ARLETTE BONNARD ET ROMY SCHNEIDER
Claude Sautet et son coscénariste Jean-Loup Dabadie, portraitistes clairvoyants et sans complaisance du mâle français fragilisé des années 70, se penchent avec « UNE HISTOIRE SIMPLE » sur son pendant féminin avec le personnage de ‘Marie’, dessinatrice industrielle confrontée au vieillissement, à la solitude, à la veulerie des hommes. Ce qui fascine d’emblée en revoyant le film quarante ans plus tard, c’est à quel point le panorama du monde du travail, de la précarité, ressemble à la France des années 2000. En offrant le rôle principal à Romy Schneider, son égérie, Sautet change radicalement de point-de-vue. La femme idéalisée des « CHOSES DE LA VIE » ou de « CÉSAR ET ROSALIE » perd son auréole glamour pour s’ancrer dans une réalité certes moins jolie à contempler, mais d’autant plus émouvante et concrète.

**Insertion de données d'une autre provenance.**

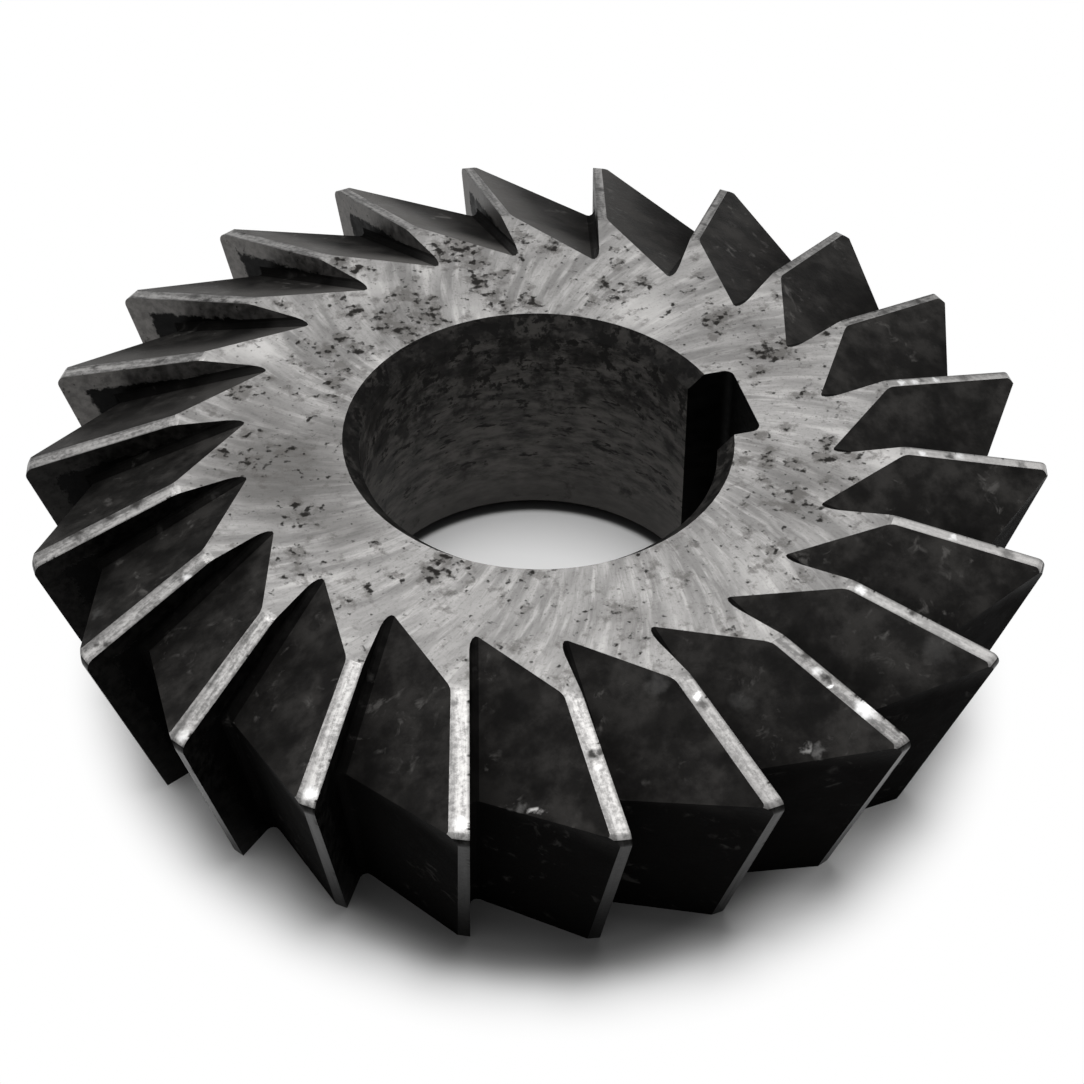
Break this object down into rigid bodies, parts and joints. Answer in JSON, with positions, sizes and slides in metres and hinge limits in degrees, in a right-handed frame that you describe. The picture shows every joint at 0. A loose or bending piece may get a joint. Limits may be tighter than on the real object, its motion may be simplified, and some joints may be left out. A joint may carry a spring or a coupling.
{
  "type": "double angle milling cutter",
  "caption": "Toothed double angle milling cutter with a shallow upper flank, a steep lower flank, a chamfered bore and a keyway.",
  "frame": {"origin": "on the bore axis, on the lower flat face that the cutter lies on", "axes": "+Z along the bore axis towards the shallow flank, +X along the keyway's centreline"},
  "size_m": [0.063, 0.0626, 0.016],
  "materials": {
    "tool_steel": "ground high-speed steel: light ground faces and lands, black unground tooth backs and bore"
  },
  "bodies": {
    "root": {"cutter": "tool_steel"}
  },
  "joints": []
}
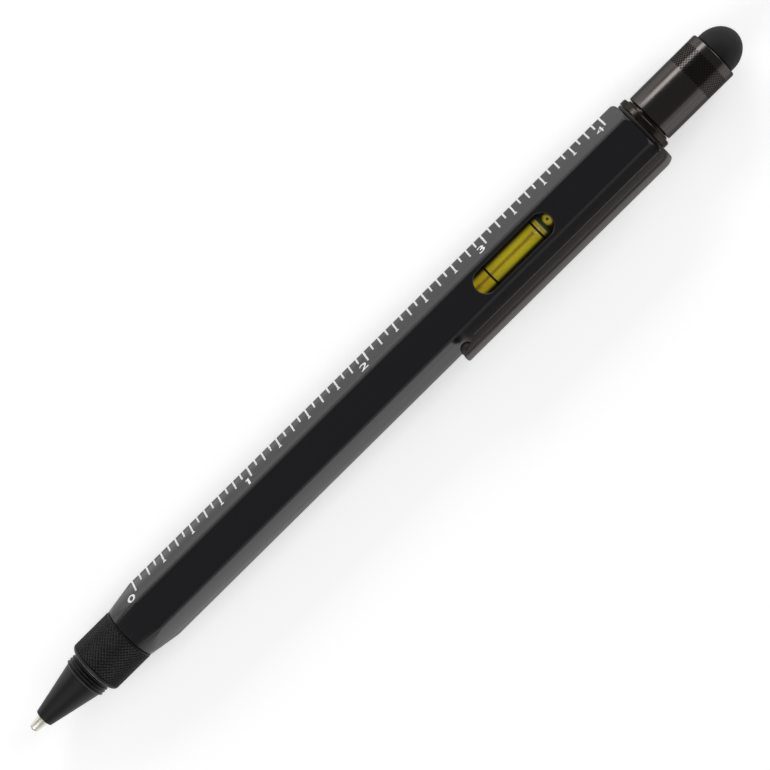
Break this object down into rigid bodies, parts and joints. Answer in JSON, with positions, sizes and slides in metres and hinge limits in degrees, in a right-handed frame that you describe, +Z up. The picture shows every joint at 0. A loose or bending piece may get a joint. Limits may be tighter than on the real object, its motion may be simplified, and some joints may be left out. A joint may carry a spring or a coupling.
{
  "type": "multi tool pen",
  "caption": "Hexagonal ballpoint pen with a knurled twist ring, printed inch scale, spirit level behind a window, pocket clip, and a stylus cap over a reversible driver bit.",
  "frame": {"origin": "on the barrel's resting flat, below the middle of the barrel's length", "axes": "+X along the pen towards the stylus, so the writing tip points to -X; +Z up through the flat that holds the spirit level; +Y to the side away from the clip"},
  "size_m": [0.1533, 0.0127, 0.0097],
  "materials": {
    "black_anodised": "satin black anodised",
    "gunmetal": "polished gunmetal",
    "clip_steel": "dark nickel plated",
    "steel": "turned steel",
    "bit_steel": "phosphated tool steel",
    "nickel": "bright nickel silver",
    "brass": "turned brass",
    "white_plastic": "moulded",
    "ink": "wet ink",
    "clear_acrylic": "clear acrylic",
    "yellow_fluid": "yellow level fluid",
    "air": "air bubble",
    "green_rubber": "green seal rubber",
    "black_rubber": "matt black rubber"
  },
  "bodies": {
    "barrel_body": {"barrel": "black_anodised", "front_bushing": "brass", "guide_tube": "brass", "vial_tube": "clear_acrylic", "vial_fluid": "yellow_fluid", "vial_ring_front": "black_rubber", "vial_ring_rear": "black_rubber", "vial_seal": "green_rubber", "vial_plug": "clear_acrylic", "top_collar": "gunmetal", "bit_socket": "steel", "bit_magnet": "steel", "clip_ring": "clip_steel"},
    "nose_section": {"twist_ring": "black_anodised", "nose_cone": "black_anodised", "cam_sleeve": "brass", "twist_o_ring": "black_rubber"},
    "refill": {"refill_carrier": "white_plastic", "follower_pin": "steel", "refill_tube": "nickel", "ink_column": "ink", "refill_tip": "nickel"},
    "ball": {"writing_ball": "steel"},
    "clip": {"clip_arm": "clip_steel"},
    "cap_core": {"dome_core": "steel", "stylus_dome": "black_rubber"},
    "cap_shell": {"stylus_cap": "gunmetal"},
    "driver": {"driver_bit": "bit_steel"},
    "bubble": {"vial_bubble": "air"}
  },
  "joints": [
    {"name": "twist_turn", "type": "hinge", "parent": "barrel_body", "child": "nose_section", "pos_m": [-0.0553, 0, 0.00485], "axis": [1, 0, 0], "range_deg": [0, 180]},
    {"name": "refill_slide", "type": "slide", "parent": "barrel_body", "child": "refill", "axis": [1, 0, 0], "range_m": [0, 0.004]},
    {"name": "ball_roll", "type": "hinge", "parent": "refill", "child": "ball", "pos_m": [-0.0768, 0, 0.00485], "axis": [0, 1, 0], "continuous": true},
    {"name": "clip_flex", "type": "hinge", "parent": "barrel_body", "child": "clip", "pos_m": [0.05563, -0.00437, 0.00737], "axis": [0, 0.5, 0.866], "range_deg": [0, 4], "stiffness_Nm_per_rad": 2.5},
    {"name": "cap_pull", "type": "slide", "parent": "barrel_body", "child": "cap_core", "axis": [1, 0, 0], "range_m": [0, 0.03]},
    {"name": "cap_turn", "type": "hinge", "parent": "cap_core", "child": "cap_shell", "pos_m": [0.0575, 0, 0.00485], "axis": [1, 0, 0], "continuous": true},
    {"name": "bit_pull", "type": "slide", "parent": "barrel_body", "child": "driver", "axis": [1, 0, 0], "range_m": [0, 0.0165]},
    {"name": "bubble_drift", "type": "slide", "parent": "barrel_body", "child": "bubble", "axis": [1, 0, 0], "range_m": [-0.011, 0]}
  ],
  "couplings": [
    {"joint": "twist_turn", "follows": "refill_slide", "rad_per_m": 785.39},
    {"joint": "bit_pull", "follows": "cap_pull", "ratio": 0.55}
  ]
}
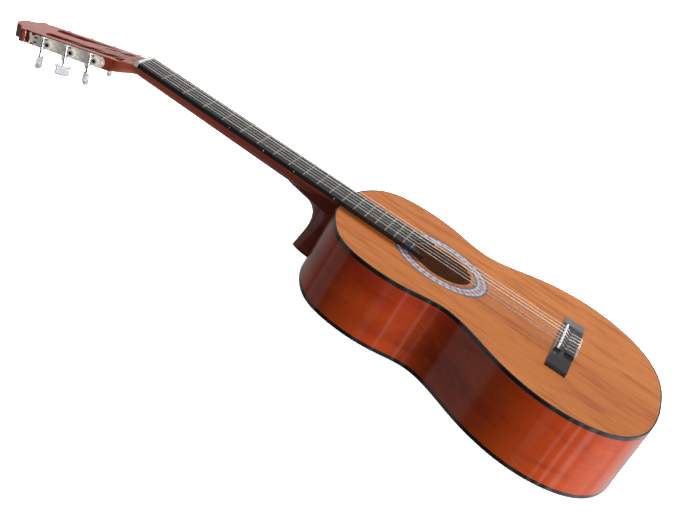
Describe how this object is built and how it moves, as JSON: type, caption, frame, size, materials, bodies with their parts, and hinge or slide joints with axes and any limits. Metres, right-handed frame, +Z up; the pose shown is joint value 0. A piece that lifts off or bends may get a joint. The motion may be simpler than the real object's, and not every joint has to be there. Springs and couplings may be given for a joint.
{
  "type": "classical guitar",
  "caption": "Nylon-string acoustic guitar with a hollow body, slotted headstock and worm-geared tuning machines that turn.",
  "frame": {"origin": "centre of the guitar's overall box, on the plane its flat back rests on", "axes": "+X towards the treble side, +Y from the tail to the head, +Z up out of the soundboard; the guitar lies on its back"},
  "size_m": [0.374, 0.9966, 0.112],
  "materials": {
    "spruce_top": "amber gloss lacquer over straight grain",
    "red_mahogany": "deep red-brown gloss lacquer",
    "neck_wood": "red-brown gloss lacquer",
    "raw_wood": "bare, unfinished",
    "black_binding": "gloss",
    "rosette_mosaic": "mosaic ring under lacquer",
    "ebonised_wood": "black, satin",
    "bridge_black": "black, gloss",
    "bone_white": "polished",
    "fret_metal": "polished nickel silver",
    "pearl_dot": "gloss",
    "nickel_plate": "satin nickel, stamped",
    "chrome_steel": "bright",
    "gear_brass": "nickel-plated",
    "roller_white": "satin",
    "pearl_button": "pearl, gloss",
    "string_nylon": "clear",
    "string_wound": "silver-plated winding"
  },
  "bodies": {
    "guitar": {"soundboard": "spruce_top", "rosette": "rosette_mosaic", "back_plate": "red_mahogany", "side_bass_tail": "red_mahogany", "side_bass_lower": "red_mahogany", "side_bass_upper": "red_mahogany", "side_treble_tail": "red_mahogany", "side_treble_lower": "red_mahogany", "side_treble_upper": "red_mahogany", "top_binding": "black_binding", "back_binding": "black_binding", "neck_block": "raw_wood", "tail_block": "raw_wood", "linings": "raw_wood", "top_braces": "raw_wood", "bridge_patch": "raw_wood", "back_braces": "raw_wood", "back_seam_strip": "raw_wood", "bridge": "bridge_black", "saddle": "bone_white", "neck": "neck_wood", "heel_cap": "black_binding", "headstock": "neck_wood", "fingerboard": "ebonised_wood", "frets": "fret_metal", "side_dots": "pearl_dot", "nut": "bone_white", "plate_screws": "nickel_plate", "string_1": "string_nylon", "string_2": "string_nylon", "string_3": "string_nylon", "string_4": "string_wound", "string_5": "string_wound", "string_6": "string_wound", "machine_plate_bass": "nickel_plate", "machine_plate_treble": "nickel_plate"},
    "worm_body_bass_1": {"worm_bass_1": "chrome_steel", "button_bass_1": "pearl_button"},
    "roller_body_bass_1": {"roller_bass_1": "roller_white", "gear_bass_1": "gear_brass"},
    "worm_body_bass_2": {"worm_bass_2": "chrome_steel", "button_bass_2": "pearl_button"},
    "roller_body_bass_2": {"roller_bass_2": "roller_white", "gear_bass_2": "gear_brass"},
    "worm_body_bass_3": {"worm_bass_3": "chrome_steel", "button_bass_3": "pearl_button"},
    "roller_body_bass_3": {"roller_bass_3": "roller_white", "gear_bass_3": "gear_brass"},
    "worm_body_treble_1": {"worm_treble_1": "chrome_steel", "button_treble_1": "pearl_button"},
    "roller_body_treble_1": {"roller_treble_1": "roller_white", "gear_treble_1": "gear_brass"},
    "worm_body_treble_2": {"worm_treble_2": "chrome_steel", "button_treble_2": "pearl_button"},
    "roller_body_treble_2": {"roller_treble_2": "roller_white", "gear_treble_2": "gear_brass"},
    "worm_body_treble_3": {"worm_treble_3": "chrome_steel", "button_treble_3": "pearl_button"},
    "roller_body_treble_3": {"roller_treble_3": "roller_white", "gear_treble_3": "gear_brass"}
  },
  "joints": [
    {"name": "worm_bass_1_turn", "type": "hinge", "parent": "guitar", "child": "worm_body_bass_1", "pos_m": [-0.036, 0.37349, 0.06572], "axis": [0, 0.2715, 0.9625], "continuous": true},
    {"name": "roller_bass_1_turn", "type": "hinge", "parent": "guitar", "child": "roller_body_bass_1", "pos_m": [-0.016, 0.36656, 0.06767], "axis": [1, 0, 0], "continuous": true},
    {"name": "worm_bass_2_turn", "type": "hinge", "parent": "guitar", "child": "worm_body_bass_2", "pos_m": [-0.036, 0.40717, 0.05622], "axis": [0, 0.2715, 0.9625], "continuous": true},
    {"name": "roller_bass_2_turn", "type": "hinge", "parent": "guitar", "child": "roller_body_bass_2", "pos_m": [-0.016, 0.40024, 0.05817], "axis": [1, 0, 0], "continuous": true},
    {"name": "worm_bass_3_turn", "type": "hinge", "parent": "guitar", "child": "worm_body_bass_3", "pos_m": [-0.036, 0.44086, 0.04672], "axis": [0, 0.2715, 0.9625], "continuous": true},
    {"name": "roller_bass_3_turn", "type": "hinge", "parent": "guitar", "child": "roller_body_bass_3", "pos_m": [-0.016, 0.43393, 0.04867], "axis": [1, 0, 0], "continuous": true},
    {"name": "worm_treble_1_turn", "type": "hinge", "parent": "guitar", "child": "worm_body_treble_1", "pos_m": [0.036, 0.37349, 0.06572], "axis": [0, 0.2715, 0.9625], "continuous": true},
    {"name": "roller_treble_1_turn", "type": "hinge", "parent": "guitar", "child": "roller_body_treble_1", "pos_m": [0.016, 0.36656, 0.06767], "axis": [1, 0, 0], "continuous": true},
    {"name": "worm_treble_2_turn", "type": "hinge", "parent": "guitar", "child": "worm_body_treble_2", "pos_m": [0.036, 0.40717, 0.05622], "axis": [0, 0.2715, 0.9625], "continuous": true},
    {"name": "roller_treble_2_turn", "type": "hinge", "parent": "guitar", "child": "roller_body_treble_2", "pos_m": [0.016, 0.40024, 0.05817], "axis": [1, 0, 0], "continuous": true},
    {"name": "worm_treble_3_turn", "type": "hinge", "parent": "guitar", "child": "worm_body_treble_3", "pos_m": [0.036, 0.44086, 0.04672], "axis": [0, 0.2715, 0.9625], "continuous": true},
    {"name": "roller_treble_3_turn", "type": "hinge", "parent": "guitar", "child": "roller_body_treble_3", "pos_m": [0.016, 0.43393, 0.04867], "axis": [1, 0, 0], "continuous": true}
  ],
  "couplings": [
    {"joint": "roller_bass_1_turn", "follows": "worm_bass_1_turn", "ratio": -0.071429},
    {"joint": "roller_bass_2_turn", "follows": "worm_bass_2_turn", "ratio": -0.071429},
    {"joint": "roller_bass_3_turn", "follows": "worm_bass_3_turn", "ratio": -0.071429},
    {"joint": "roller_treble_1_turn", "follows": "worm_treble_1_turn", "ratio": -0.071429},
    {"joint": "roller_treble_2_turn", "follows": "worm_treble_2_turn", "ratio": -0.071429},
    {"joint": "roller_treble_3_turn", "follows": "worm_treble_3_turn", "ratio": -0.071429}
  ]
}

L’actrice n’a peut-être jamais été meilleure.
Si les hommes demeurent à l’arrière-plan, filtrés par le regard tendre mais lucide de leurs femmes, Sautet retrouve tout de même ses marques : groupes d’amis en week-end, maison de campagne, cafés enfumés, alcool et cigarettes. Il n’a rien perdu de ce génie singulier qui consiste à faire exister un nombre étonnant de personnages en même temps, à leur donner un passé véritable à chacun, un parcours. Son casting – à l’exception de Sophie Daumier qui semble échappée d’un autre film – est d’une rare homogénéité : Arlette Bonnard superbe en meilleure amie de Marie, Bruno Cremer magnifique en ex-mari séduisant mais pas si courageux qu’il ne paraît, Claude Brasseur parfait dans son meilleur rôle en ‘loser’ pathétique, et Roger Pigaut sur la corde raide menant au suicide, Madeleine Robinson. Tout le monde est à sa place, quelle que soit l’importance de son rôle.
« UNE HISTOIRE SIMPLE » n’est pas une œuvre joyeuse, il y plane un sentiment constant d’échec, une tentation de se retirer du jeu, la peur de se retrouver seul, laissé pour compte de la société. Cela s’achève heureusement par une image sereine, la promesse incertaine d’un avenir (un peu) moins sombre. Mais un avenir sans hommes ! Entre femmes solidaires… C’est un très beau film, d’une richesse thématique que dément une forme simple, parfaitement lisible. Claude Sautet est définitivement un des grands maîtres du cinéma français, toutes époques confondues.